A conference was held at the Haas School of Business on September 21, 2006, in which the special issue papers were presented, as well as special guest lectures by Dean Tom Campbell on “Innovation and the Law: The contributions of David Teece” and by David Teece on “Reflections on Profiting from Innovation.” Papers and panel topics included Economics and Innovation, Innovation and IP Protection, and extensions to Profiting from Innovation.
Director of the Institute and Haas School Professor David Teece was recognized as the tenth most cited scholar worldwide in economics, business, and finance in a survey of highly cited research that was published in the November/December 2005 issue of Science Watch, a publication that tracks trends in basic research.

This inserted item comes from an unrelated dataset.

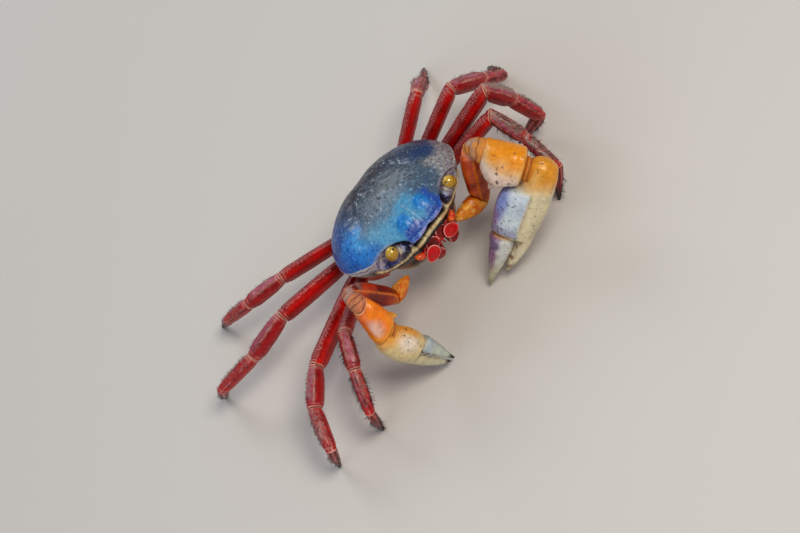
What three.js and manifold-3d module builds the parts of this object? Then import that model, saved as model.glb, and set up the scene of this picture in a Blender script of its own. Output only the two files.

Using figures from Essential Science Indicators, Thomson Scientific's database of nearly 200 Thomson Scientific-indexed journals of business and economics, Science Watch built a list of the most cited institutions, authors, and journals from 1995 to 2005. Teece, the Mitsubishi Bank Professor of International Business and Finance, and director of the Institute of Management, Innovation, and Organization, was tenth on the list of most-cited authors with 897 citations in the ten-year period of the study. UC Berkeley ranked #7 in total citations.
The most cited paper in the study was coauthored by Teece with then-Haas doctoral students Gary Pisano and Amy Shuen. The paper, "Dynamic Capabilities and Strategic Management" (Strategic Management Journal, 18 [7] 1997), which has been cited over 600 times, explored a new framework for analyzing the sources and methods of wealth creation and capture by firms, which they called the "dynamic capabilities framework." Using this framework they concluded that strategizing against competitors is less effective than identifying and taking advantage of new opportunities.